Do this
Would you quote the material below from its first line through the line containing "SWELL = 2.5e-5", exactly and with both ends included?

____ Recorded information

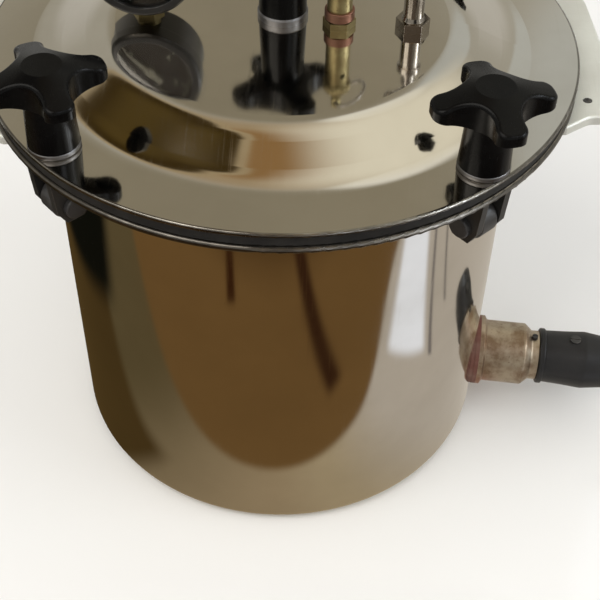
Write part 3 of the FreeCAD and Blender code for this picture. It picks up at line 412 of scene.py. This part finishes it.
def glazed(name, **frame_of):
    """Flat window glass with a little haze and dust."""
    look = Look(
        name, Base_Color=tint(0.96, 0.98, 0.97), Transmission_Weight=1.0, IOR=1.5, **frame_of,
    )
    haze = look.cloud(70.0, detail=4.0, roughness=0.6, seed=2.0)
    look.rough(look.ramp(haze, 0.5, 0.8, 0.01, 0.09))
    look.raise_by(look.cloud(12.0, detail=1.0, seed=1.0), 2e-5)
    return look.finish()


STEEL = {"colour": tint(0.66, 0.625, 0.57), "shade": tint(0.58, 0.545, 0.49), "rough": 0.06}
SWELL = 2.5e-5  # how far pressed sheet steel swells and dips

# Each slot's or look's maker, and what it is given.
FINISHES = {
    "polished_steel": (polished, {**STEEL, "wave": SWELL}),
    # The lid and the flange get painted shade on their outer edges, by the joint.
    "lid_steel": (polished, {**STEEL, "wave": SWELL, "soft_edge": 0.3 * MM, "rim": PAINTED_SHADE_RIM}),
    "flange_steel": (polished, {
        "colour": tint(0.50, 0.47, 0.43), "shade": tint(0.40, 0.37, 0.33), "rough": 0.14,
        "soft_edge": 0.4 * MM, "rim": PAINTED_SHADE_RIM,
    }),
    "chrome": (polished, {
        "colour": grey(0.72), "shade": grey(0.60), "rough": 0.08, "rings": 3000.0,
        "soft_edge": 0.3 * MM,
    }),
    "dark_chrome": (polished, {
        "colour": tint(0.34, 0.32, 0.29), "shade": tint(0.20, 0.17, 0.14), "rough": 0.14,
        "rings": 2200.0, "soft_edge": 0.3 * MM,
    }),
    "satin_steel": (brushed, {
        "colour": tint(0.60, 0.58, 0.54), "shade": tint(0.5, 0.48, 0.44),
    }),
    "zinc_steel": (brushed, {
        "colour": tint(0.50, 0.49, 0.47), "shade": tint(0.36, 0.34, 0.32), "rough": 0.26,
        "turned": 1800.0,
    }),
    "dull_zinc": (brushed, {
        "colour": tint(0.24, 0.24, 0.25), "shade": tint(0.15, 0.145, 0.145), "rough": 0.3,
        "turned": 1800.0,
    }),
    "spring_steel": (brushed, {
        "colour": grey(0.5), "shade": grey(0.38), "rough": 0.25, "turned": 2500.0,
    }),
    "grip_metal": (brushed, {
        "colour": tint(0.78, 0.79, 0.74), "shade": tint(0.66, 0.66, 0.61), "rough": 0.42,
        "shine": 0.6,
    }),
    "dark_iron": (enamelled, {
        "colour": tint(0.012, 0.011, 0.01), "under": tint(0.22, 0.2, 0.18),
    }),
    "black_oxide": (enamelled, {
        "colour": tint(0.02, 0.019, 0.019), "under": tint(0.16, 0.15, 0.14), "rough": 0.3,
        "grain": 6e-6,
    }),
    "gauge_black": (enamelled, {
        "colour": grey(0.008), "under": tint(0.2, 0.19, 0.18), "rough": 0.22, "grain": 6e-6,
    }),
    "nickel_brass": (tarnished, {
        "clean": tint(0.48, 0.41, 0.32), "stained": tint(0.25, 0.175, 0.115),
        "dark": tint(0.16, 0.10, 0.065), "rough": 0.3, "bloom": True,
    }),
    "brass": (tarnished, {
        "clean": tint(0.36, 0.31, 0.16), "stained": tint(0.24, 0.19, 0.09),
        "dark": tint(0.10, 0.06, 0.03), "rough": 0.3,
    }),
    "copper_washer": (tarnished, {
        "clean": tint(0.26, 0.13, 0.09), "stained": tint(0.18, 0.10, 0.07),
        "dark": tint(0.09, 0.04, 0.03), "rough": 0.4,
    }),
    "heater_sheath": (tarnished, {
        "clean": tint(0.40, 0.37, 0.34), "stained": tint(0.30, 0.22, 0.16),
        "dark": tint(0.7, 0.66, 0.6), "rough": 0.38,
    }),
    "black_bakelite": (moulded, {
        "colour": tint(0.002, 0.002, 0.0022), "worn_colour": tint(0.004, 0.0039, 0.0038),
        "shine": 0.11,
    }),
    "plug_bakelite": (moulded, {
        "colour": tint(0.014, 0.014, 0.015), "worn_colour": tint(0.024, 0.023, 0.023),
        "shine": 0.3, "rough": 0.38, "flow": 8e-6,
    }),
    "black_rubber": (rubber, {"colour": grey(0.007), "dusty": tint(0.02, 0.018, 0.016)}),
    "red_seal": (rubber, {
        "colour": tint(0.15, 0.05, 0.034), "dusty": tint(0.20, 0.11, 0.08), "rough": 0.6,
    }),
    "ceramic": (fired, {"colour": tint(0.78, 0.75, 0.68), "stained": tint(0.62, 0.55, 0.45)}),
    "dial_black": (fired, {
        "colour": tint(0.02, 0.016, 0.015), "stained": tint(0.035, 0.026, 0.022), "rough": 0.4,
    }),
    "dial_marks": (fired, {
        "colour": tint(0.72, 0.70, 0.62), "stained": tint(0.58, 0.54, 0.44), "rough": 0.45,
    }),
    "clear_glass": (glazed, {}),
}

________

Expected answer
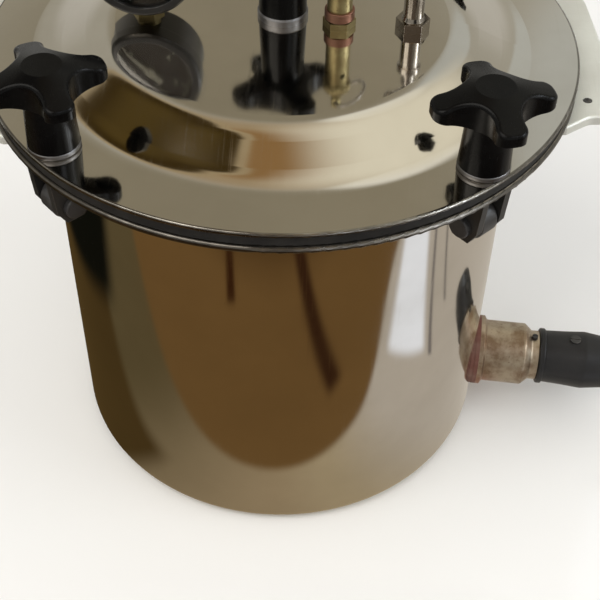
Write part 3 of the FreeCAD and Blender code for this picture. It picks up at line 412 of scene.py. This part finishes it.
def glazed(name, **frame_of):
    """Flat window glass with a little haze and dust."""
    look = Look(
        name, Base_Color=tint(0.96, 0.98, 0.97), Transmission_Weight=1.0, IOR=1.5, **frame_of,
    )
    haze = look.cloud(70.0, detail=4.0, roughness=0.6, seed=2.0)
    look.rough(look.ramp(haze, 0.5, 0.8, 0.01, 0.09))
    look.raise_by(look.cloud(12.0, detail=1.0, seed=1.0), 2e-5)
    return look.finish()


STEEL = {"colour": tint(0.66, 0.625, 0.57), "shade": tint(0.58, 0.545, 0.49), "rough": 0.06}
SWELL = 2.5e-5  # how far pressed sheet steel swells and dips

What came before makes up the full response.